I think we can be sure that if we ever saw our April Quiz bird, head included, we'd have no trouble agreeing on Swallow-tailed Gull.

Swallow-tailed Gull. Everett, Washington. 02 September 2017.

29 April 2018

Race Point Beach

I spent last weekend at Race Point Beach on the far north tip of the Cape Cod peninsula. I've never been disappointed visiting this site. Gulls abound here and the diversity of species is some of the best I've experienced. This year, it seemed I was a tad late for large numbers of winter gulls and a tad early for spring migrants, but still, 10 species on Saturday speaks to the magnitude of this stretch of beach.

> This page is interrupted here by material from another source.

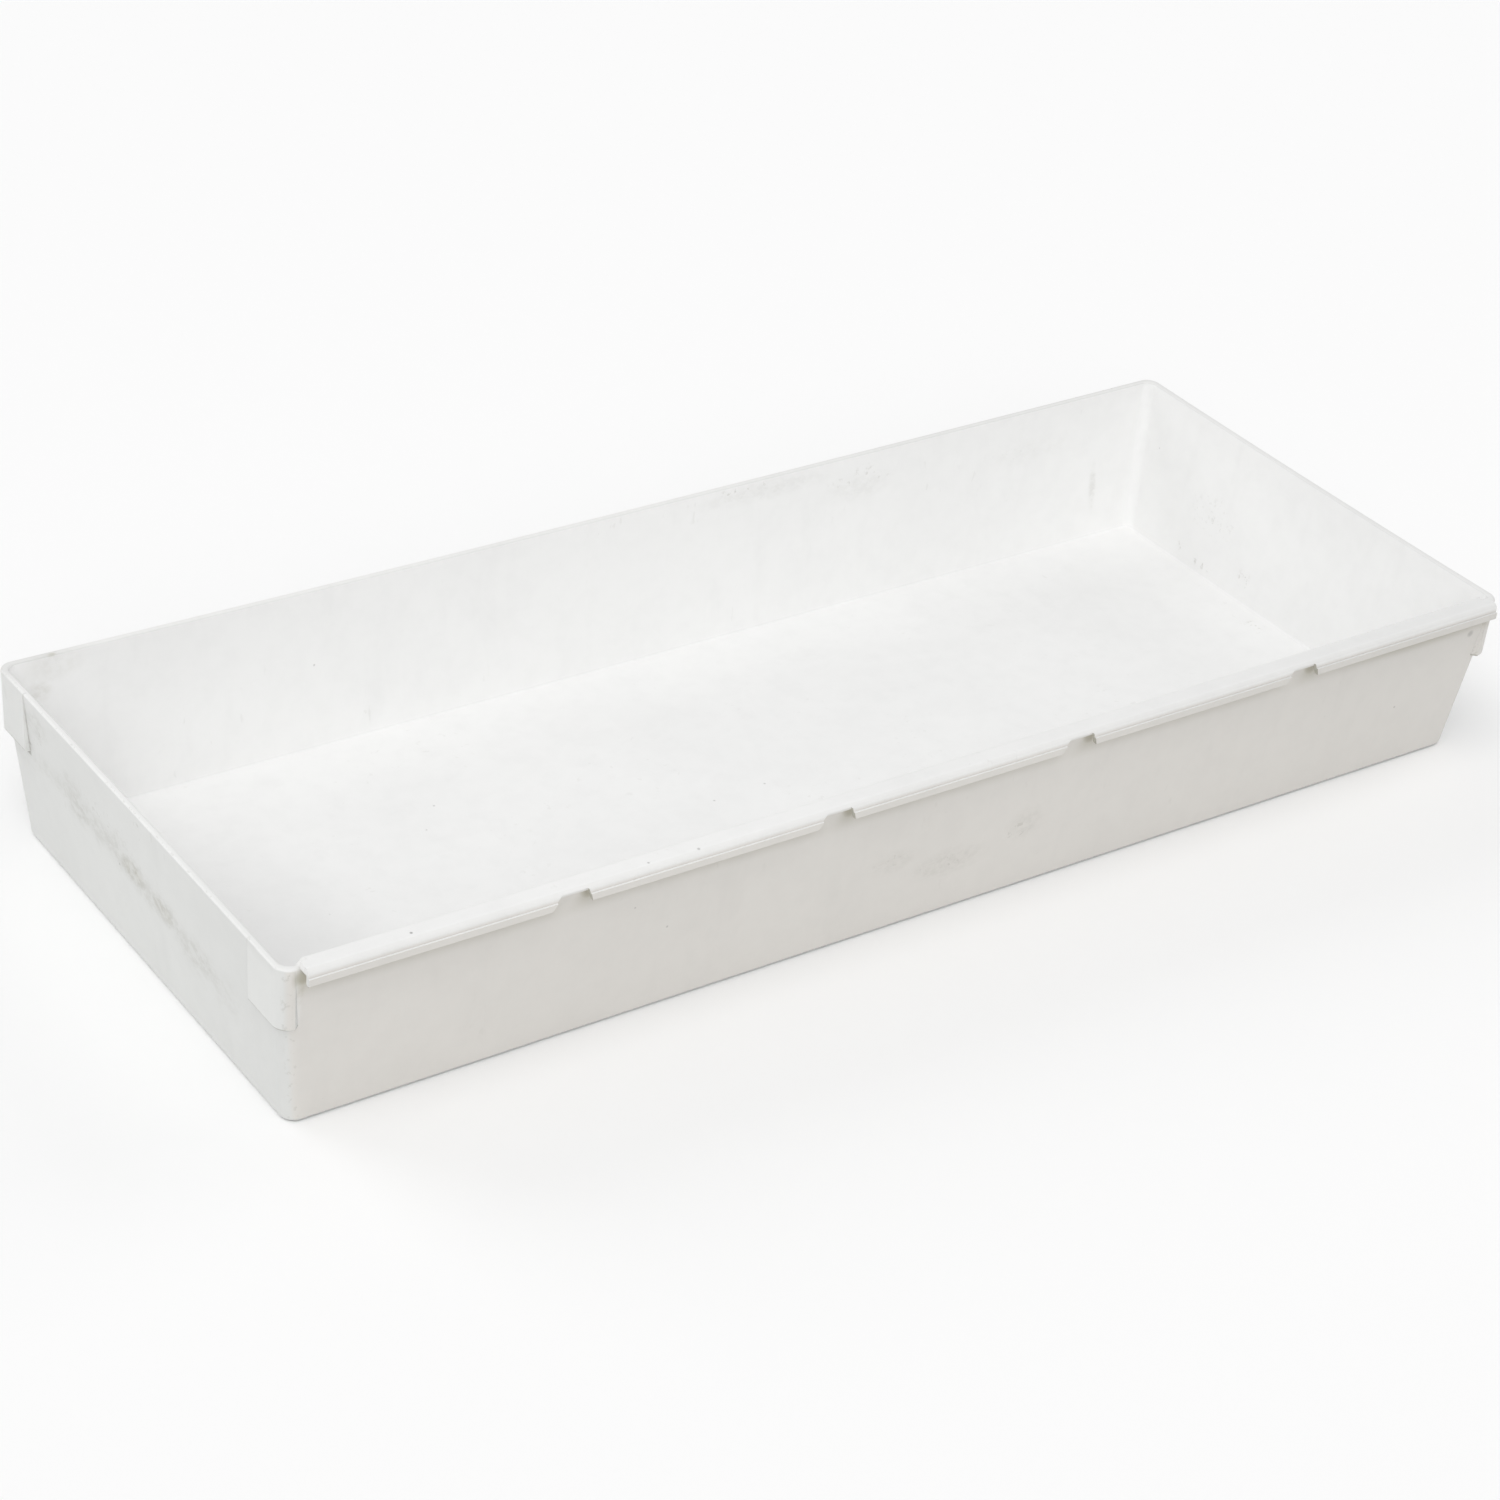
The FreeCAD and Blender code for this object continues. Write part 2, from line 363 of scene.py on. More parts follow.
def shell_section(kind):
    """Closed section through wall and floor edge, as (outward, height, ring radius)."""
    z = BASE_RADIUS
    centre = (wall_out(z) - BASE_RADIUS / math.cos(DRAFT), z)
    base = arc(centre, BASE_RADIUS, -math.pi / 2, -DRAFT, BASE_STEPS)
    rim = outer_rim(kind)
    outside = base + between(base[-1], rim[0], FACE_ROWS) + rim
    inner_round = 0.0 if kind == "lip" else RIM_ROUND
    z = RIM - inner_round
    centre = (wall_out(z) - WALL + inner_round / math.cos(DRAFT), z)
    inner = arc(centre, inner_round, math.pi / 2, math.pi - DRAFT, RIM_STEPS)
    z = FLOOR_TOP + FLOOR_FILLET
    centre = (wall_out(z) - WALL - FLOOR_FILLET / math.cos(DRAFT), z)
    fillet = arc(centre, FLOOR_FILLET, -DRAFT, -math.pi / 2, FILLET_STEPS)
    inside = inner + between(inner[-1], fillet[0], FACE_ROWS) + fillet
    top = between(outside[-1], inside[0], 3)
    section = [(FLOOR_X - HALF_LENGTH, 0.0, 0.0)]
    for out, z in outside:
        section.append((out, z, CORNER_RADIUS + min(0.0, out - wall_out(z))))
    for out, z in top:
        share = out / WALL
        section.append((out, z, CORNER_RADIUS + (CORNER_RADIUS - CORNER_RADIUS_INSIDE) * share))
    for out, z in inside:
        section.append((out, z, CORNER_RADIUS_INSIDE + min(0.0, out - wall_out(z) + WALL)))
    section.append((FLOOR_X - HALF_LENGTH, FLOOR_TOP, 0.0))
    return section


def pad_section():
    """Closed section through a spacer pad, as (outward, height, ring radius)."""
    z = PAD_BOTTOM + PAD_EDGE_ROUND
    centre = (pad_out(z) - PAD_EDGE_ROUND / math.cos(PAD_DRAFT), z)
    foot = arc(centre, PAD_EDGE_ROUND, -math.pi / 2, -PAD_DRAFT, PAD_STEPS)
    head = arc(pad_rim_centre(), RIM_ROUND, -PAD_DRAFT, pad_meeting(), PAD_STEPS)
    section = [(wall_out(PAD_BOTTOM), PAD_BOTTOM)] + foot
    section += between(foot[-1], head[0], PAD_ROWS) + head
    section += between(section[-1], section[0], FACE_ROWS)
    return [(out, z, CORNER_RADIUS) for out, z in section]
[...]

The highlights of my 10 species list include Black-headed (adult), Black-legged Kittiwake (1st cycle) and Glaucous (3rd cycle type). I estimated between 20-30 Kumlien's Gulls of all ages. 1st cycles were mostly ragged and as pale as one could expect for late April. Also of note was a single thayeri type.

This Glaucous easily matched most of the Great Black-backeds in size. 
1st cycle Iceland Gull with 1st cycle Great Black-backed, and Herrings. 

Lots of bleached 1st cycle Icelands were lingering

Most of the 600+ Laughing Gulls present were adults, but here's a 2nd cycle type. Note the incomplete hood and black tertial markings. Spread wing below.

The black alula and primary coverts readily age this bird as a sub-adult.

It's breeding season and the gulls are busy at work...

Bonaparte's were streaming by all day working the offshore Atlantic Right Whale buffets.

Another highlight is this banded 1st cycle Herring Gull.

This sighting reinforces the belief that there is a regular exchange between NF Herrings and those of the NE United States, particularly from Maine and Massachusetts. An important question that may be worth investigating is whether or not this exchange is a function of age. Do younger birds winter farther south, and stay to the south in their formative years? Are adults more likely to "return" to the north Atlantic - particularly to breed - when the become of age?